The verdict of $2,650 for loss under the policy was authorized by the evidence.
2. On the issue of bad faith defendant insists that State Farm &c. Co. v. Thain, 108 Ga. App. 104, 105 (132 SE2d 148) is controlling. In that case, the defendant waived the time of filing proof of loss, and while the insured had made oral demands for payment of his claim prior to filing proof of loss, the insured made no further demand for payment of the claim after filing proof of loss--that is, after the claim became due.
Here there was evidence which authorized a finding that the proof of loss required by the policy was waived altogether, either by defendant's local sales agent or by defendant's claim adjuster, agents having apparent authority to waive proof of loss in the absence of notice to the contrary. See Corporation of the Royal Exchange &c. of London v.
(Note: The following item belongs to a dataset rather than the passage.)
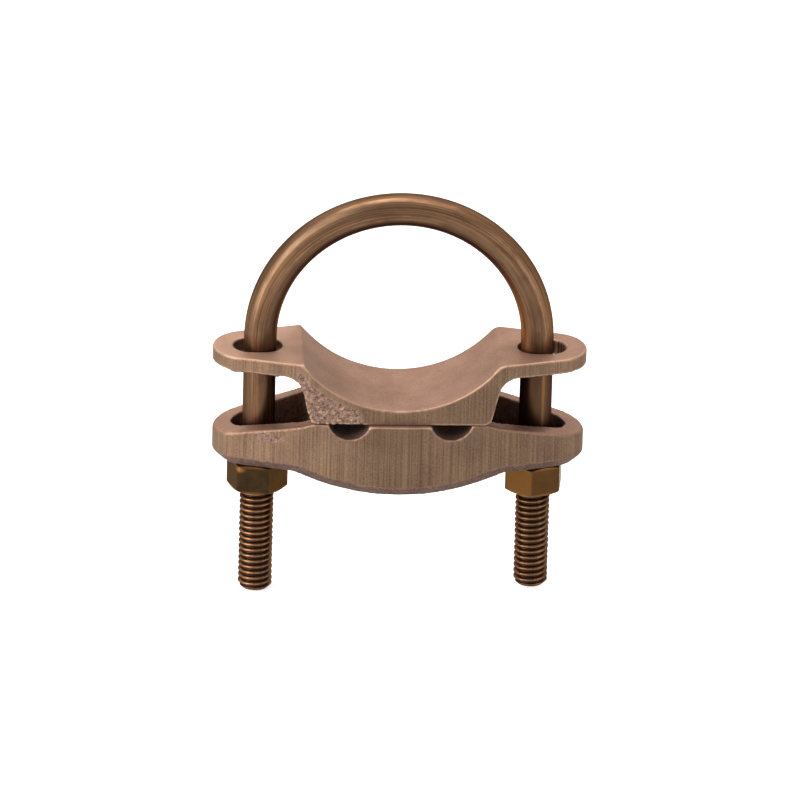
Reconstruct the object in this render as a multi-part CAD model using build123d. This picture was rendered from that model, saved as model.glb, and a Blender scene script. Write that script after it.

Franklin, 158 Ga. 644, 652-655 (3) (124 SE 172, 38 ALR 626); Barkley v. American Nat. Ins. Co., 36 Ga. App. 447 (1) (136 SE 803); Evans v. Globe &c. Ins. Co., 40 Ga. App. 375 (1) 149 SE 798); Fidelity-Phenix Fire Ins. Co. v. Berry, 81 Ga. App. 209, 212 (58 SE2d 492). Under these circumstances the claim became due when proof of loss was waived, even thought written proof of loss later was filed with defendant. As the evidence shows that plaintiff made demands for settlement of the claim after it became due or concurrently with the waiver, the Thain case clearly is not applicable here.
The verdict for plaintiff on the issue of bad faith was authorized by the evidence.
The special grounds of the motion for new trial were abandoned.
The trial court did not err in denying defendant's motion for new trial and motion for judgment notwithstanding the verdict.
Judgment affirmed. Frankum and Hall, JJ., concur.
Wotton, Long, Jones & Read, Calhoun A. Long, contra.
Smith, Ringel, Martin & Lowe, Hoke Smith, for plaintiff in error.